Emerging Growth Company ☐
If an emerging growth company, indicate by check mark if the registrant has elected not to use the extended transition period for complying with any new or revised financial accounting standards provided pursuant to Section 13(a) of the Exchange Act. ☐
EXPLANATORY NOTE
This Current Report on Form 8-K/A (this “Amendment”) amends the Current Report on Form 8-K filed by Vaxart, Inc. (the “Company”) with the U.S. Securities and Exchange Commission on June 28, 2023 (the “Original Form 8-K”). The Original Form 8-K was filed to report the results of the Company’s 2023 Annual Meeting of Stockholders (the “2023 Annual Meeting”). In accordance with Item 5.07(d) of Form 8-K, this Amendment discloses the Company’s decision as to the frequency of future stockholder advisory votes regarding executive compensation (“Say-on-Pay Votes”). Except as set forth herein, no other changes have been made to the Original Form 8-K.

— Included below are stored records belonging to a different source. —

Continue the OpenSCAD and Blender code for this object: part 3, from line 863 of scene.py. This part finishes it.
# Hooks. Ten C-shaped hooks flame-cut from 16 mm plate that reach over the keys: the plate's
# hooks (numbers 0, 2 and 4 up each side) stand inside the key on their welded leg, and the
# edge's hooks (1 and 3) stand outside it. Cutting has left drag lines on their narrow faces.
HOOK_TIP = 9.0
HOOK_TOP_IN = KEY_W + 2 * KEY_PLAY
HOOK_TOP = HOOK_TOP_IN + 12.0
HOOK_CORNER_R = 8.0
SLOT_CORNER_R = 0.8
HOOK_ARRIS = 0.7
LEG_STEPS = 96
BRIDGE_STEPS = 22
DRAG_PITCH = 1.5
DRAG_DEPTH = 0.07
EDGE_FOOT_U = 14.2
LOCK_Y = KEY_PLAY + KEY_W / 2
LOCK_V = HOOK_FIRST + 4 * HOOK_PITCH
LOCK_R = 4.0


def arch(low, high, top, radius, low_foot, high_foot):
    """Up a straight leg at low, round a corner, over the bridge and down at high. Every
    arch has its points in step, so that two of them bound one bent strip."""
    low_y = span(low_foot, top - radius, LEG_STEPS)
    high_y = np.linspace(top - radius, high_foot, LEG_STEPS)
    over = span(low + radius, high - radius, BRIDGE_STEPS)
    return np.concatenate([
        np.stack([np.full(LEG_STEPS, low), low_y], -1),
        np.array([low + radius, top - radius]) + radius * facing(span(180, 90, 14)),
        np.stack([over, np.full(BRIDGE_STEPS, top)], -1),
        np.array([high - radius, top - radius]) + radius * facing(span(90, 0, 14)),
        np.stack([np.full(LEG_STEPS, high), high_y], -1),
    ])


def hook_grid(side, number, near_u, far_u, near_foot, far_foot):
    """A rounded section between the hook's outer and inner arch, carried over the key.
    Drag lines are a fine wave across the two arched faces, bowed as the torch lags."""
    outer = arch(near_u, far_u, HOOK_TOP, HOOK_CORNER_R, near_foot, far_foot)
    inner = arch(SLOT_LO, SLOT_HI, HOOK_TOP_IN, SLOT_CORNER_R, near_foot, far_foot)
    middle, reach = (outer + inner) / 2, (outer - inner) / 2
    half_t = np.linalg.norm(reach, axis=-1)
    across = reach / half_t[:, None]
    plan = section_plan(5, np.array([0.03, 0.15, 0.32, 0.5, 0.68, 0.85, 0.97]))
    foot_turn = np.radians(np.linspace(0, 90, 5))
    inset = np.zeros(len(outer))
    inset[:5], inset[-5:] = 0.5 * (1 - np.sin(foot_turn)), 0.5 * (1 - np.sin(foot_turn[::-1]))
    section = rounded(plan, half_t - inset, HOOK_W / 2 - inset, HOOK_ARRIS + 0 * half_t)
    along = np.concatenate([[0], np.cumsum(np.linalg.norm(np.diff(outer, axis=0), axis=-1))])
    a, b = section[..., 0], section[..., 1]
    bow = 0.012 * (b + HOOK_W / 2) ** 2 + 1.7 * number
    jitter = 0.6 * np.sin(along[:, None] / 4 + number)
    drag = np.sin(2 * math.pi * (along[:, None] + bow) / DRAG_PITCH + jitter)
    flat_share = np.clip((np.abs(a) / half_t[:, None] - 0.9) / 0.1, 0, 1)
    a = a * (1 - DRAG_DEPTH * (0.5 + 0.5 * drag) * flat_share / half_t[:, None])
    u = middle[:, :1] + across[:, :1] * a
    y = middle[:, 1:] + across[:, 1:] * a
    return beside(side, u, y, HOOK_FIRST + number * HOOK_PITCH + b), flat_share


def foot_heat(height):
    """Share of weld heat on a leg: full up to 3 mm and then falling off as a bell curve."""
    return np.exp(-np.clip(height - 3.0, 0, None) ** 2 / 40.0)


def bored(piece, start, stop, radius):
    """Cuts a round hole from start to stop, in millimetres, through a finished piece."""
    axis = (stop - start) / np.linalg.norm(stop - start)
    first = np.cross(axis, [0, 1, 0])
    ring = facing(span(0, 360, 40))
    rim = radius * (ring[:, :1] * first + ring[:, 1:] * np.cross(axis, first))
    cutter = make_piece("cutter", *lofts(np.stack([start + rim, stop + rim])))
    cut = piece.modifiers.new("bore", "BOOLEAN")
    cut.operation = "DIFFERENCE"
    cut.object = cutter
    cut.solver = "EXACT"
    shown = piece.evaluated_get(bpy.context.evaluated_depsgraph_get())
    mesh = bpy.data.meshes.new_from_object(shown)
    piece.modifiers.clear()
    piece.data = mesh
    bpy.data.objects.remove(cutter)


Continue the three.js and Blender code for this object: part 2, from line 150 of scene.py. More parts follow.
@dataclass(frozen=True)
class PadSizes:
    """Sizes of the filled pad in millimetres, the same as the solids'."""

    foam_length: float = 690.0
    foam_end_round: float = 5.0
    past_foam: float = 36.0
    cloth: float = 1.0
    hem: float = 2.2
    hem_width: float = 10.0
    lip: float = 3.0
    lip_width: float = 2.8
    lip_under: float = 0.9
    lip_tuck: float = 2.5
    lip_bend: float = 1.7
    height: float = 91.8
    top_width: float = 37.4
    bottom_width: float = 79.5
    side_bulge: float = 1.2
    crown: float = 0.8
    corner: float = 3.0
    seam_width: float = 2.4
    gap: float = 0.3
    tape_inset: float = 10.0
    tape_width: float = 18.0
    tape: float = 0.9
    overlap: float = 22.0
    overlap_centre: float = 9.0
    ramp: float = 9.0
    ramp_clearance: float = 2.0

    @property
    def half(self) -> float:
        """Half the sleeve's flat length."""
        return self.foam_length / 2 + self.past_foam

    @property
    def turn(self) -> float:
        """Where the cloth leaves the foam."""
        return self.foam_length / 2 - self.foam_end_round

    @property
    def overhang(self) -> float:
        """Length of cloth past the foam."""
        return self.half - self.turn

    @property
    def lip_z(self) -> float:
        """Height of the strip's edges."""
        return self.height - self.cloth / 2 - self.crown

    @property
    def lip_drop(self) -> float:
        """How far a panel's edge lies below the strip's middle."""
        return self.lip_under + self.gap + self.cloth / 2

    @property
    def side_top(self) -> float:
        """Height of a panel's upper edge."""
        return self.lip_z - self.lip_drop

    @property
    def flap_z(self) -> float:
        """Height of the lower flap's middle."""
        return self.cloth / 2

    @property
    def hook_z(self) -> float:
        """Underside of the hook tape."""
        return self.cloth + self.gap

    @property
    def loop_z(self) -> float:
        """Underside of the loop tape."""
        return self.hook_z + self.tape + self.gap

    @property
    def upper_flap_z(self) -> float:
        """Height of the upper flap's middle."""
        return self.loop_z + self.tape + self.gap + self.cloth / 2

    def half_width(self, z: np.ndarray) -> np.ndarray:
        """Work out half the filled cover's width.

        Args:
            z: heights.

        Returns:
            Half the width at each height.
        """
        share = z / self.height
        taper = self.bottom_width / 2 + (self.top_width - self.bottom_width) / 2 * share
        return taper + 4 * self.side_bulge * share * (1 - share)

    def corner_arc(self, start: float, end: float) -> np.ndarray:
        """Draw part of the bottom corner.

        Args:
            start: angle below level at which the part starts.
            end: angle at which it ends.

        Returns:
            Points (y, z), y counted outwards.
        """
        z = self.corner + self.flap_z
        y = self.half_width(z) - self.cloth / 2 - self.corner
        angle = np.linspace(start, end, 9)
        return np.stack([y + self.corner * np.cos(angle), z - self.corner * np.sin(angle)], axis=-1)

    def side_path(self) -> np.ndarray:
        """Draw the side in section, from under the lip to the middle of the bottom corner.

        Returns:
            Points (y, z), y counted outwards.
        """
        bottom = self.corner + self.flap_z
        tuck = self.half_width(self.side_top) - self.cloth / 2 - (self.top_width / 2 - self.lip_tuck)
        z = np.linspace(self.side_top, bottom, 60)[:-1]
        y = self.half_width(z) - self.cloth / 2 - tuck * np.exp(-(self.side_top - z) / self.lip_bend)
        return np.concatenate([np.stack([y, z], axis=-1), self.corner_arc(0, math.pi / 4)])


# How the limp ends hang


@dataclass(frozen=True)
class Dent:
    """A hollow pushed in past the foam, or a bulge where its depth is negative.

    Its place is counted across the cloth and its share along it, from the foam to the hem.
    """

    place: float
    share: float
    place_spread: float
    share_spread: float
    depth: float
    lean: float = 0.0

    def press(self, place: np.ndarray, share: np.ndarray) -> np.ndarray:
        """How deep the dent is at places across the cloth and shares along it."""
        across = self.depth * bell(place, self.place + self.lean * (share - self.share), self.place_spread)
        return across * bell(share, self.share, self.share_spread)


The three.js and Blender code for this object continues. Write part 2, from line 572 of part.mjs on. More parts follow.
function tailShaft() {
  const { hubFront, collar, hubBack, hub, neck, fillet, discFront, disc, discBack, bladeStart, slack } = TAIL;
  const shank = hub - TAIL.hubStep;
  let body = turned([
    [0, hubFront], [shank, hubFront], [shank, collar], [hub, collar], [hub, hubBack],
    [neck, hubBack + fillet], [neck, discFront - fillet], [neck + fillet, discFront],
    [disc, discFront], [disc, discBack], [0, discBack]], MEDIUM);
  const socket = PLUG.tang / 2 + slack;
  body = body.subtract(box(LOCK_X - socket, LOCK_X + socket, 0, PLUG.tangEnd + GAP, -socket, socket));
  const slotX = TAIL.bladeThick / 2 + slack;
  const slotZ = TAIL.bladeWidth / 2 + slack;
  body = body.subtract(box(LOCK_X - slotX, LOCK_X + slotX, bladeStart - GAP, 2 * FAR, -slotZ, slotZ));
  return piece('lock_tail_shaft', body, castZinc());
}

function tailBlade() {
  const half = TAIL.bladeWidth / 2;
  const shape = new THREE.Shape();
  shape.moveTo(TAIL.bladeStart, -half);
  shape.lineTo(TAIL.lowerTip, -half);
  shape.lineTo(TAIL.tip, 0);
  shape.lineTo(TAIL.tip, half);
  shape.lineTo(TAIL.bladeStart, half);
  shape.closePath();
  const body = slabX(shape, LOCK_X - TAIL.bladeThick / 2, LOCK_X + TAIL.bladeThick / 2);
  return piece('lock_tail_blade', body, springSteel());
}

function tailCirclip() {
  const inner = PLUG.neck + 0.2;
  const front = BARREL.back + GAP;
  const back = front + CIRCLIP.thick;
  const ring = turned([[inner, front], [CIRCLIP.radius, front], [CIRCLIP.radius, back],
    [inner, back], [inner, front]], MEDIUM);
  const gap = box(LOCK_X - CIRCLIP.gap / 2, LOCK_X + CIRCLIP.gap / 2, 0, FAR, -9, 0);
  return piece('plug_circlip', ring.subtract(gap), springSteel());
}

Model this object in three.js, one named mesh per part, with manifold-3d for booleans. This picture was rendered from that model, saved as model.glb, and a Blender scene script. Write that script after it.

Item 5.07. Submission of Matters to a Vote of Security Holders.
As previously disclosed, at the 2023 Annual Meeting, the Company’s stockholders voted on a non-binding advisory basis on the frequency of the advisory vote on the compensation of the Company’s named executive officer (the “Say-on-Frequency Proposal”). A majority of the votes at the 2023 Annual Meeting were cast in favor of conducting advisory Say-on-Pay Votes once every year.
After considering the results of the advisory vote on the Say-on-Pay Frequency Proposal, on October 18, 2023, the Company’s board of directors decided that it will include an advisory vote on the compensation paid to the named executive officers in its proxy materials every year until the next required vote on the frequency of future advisory votes on named executive officer compensation.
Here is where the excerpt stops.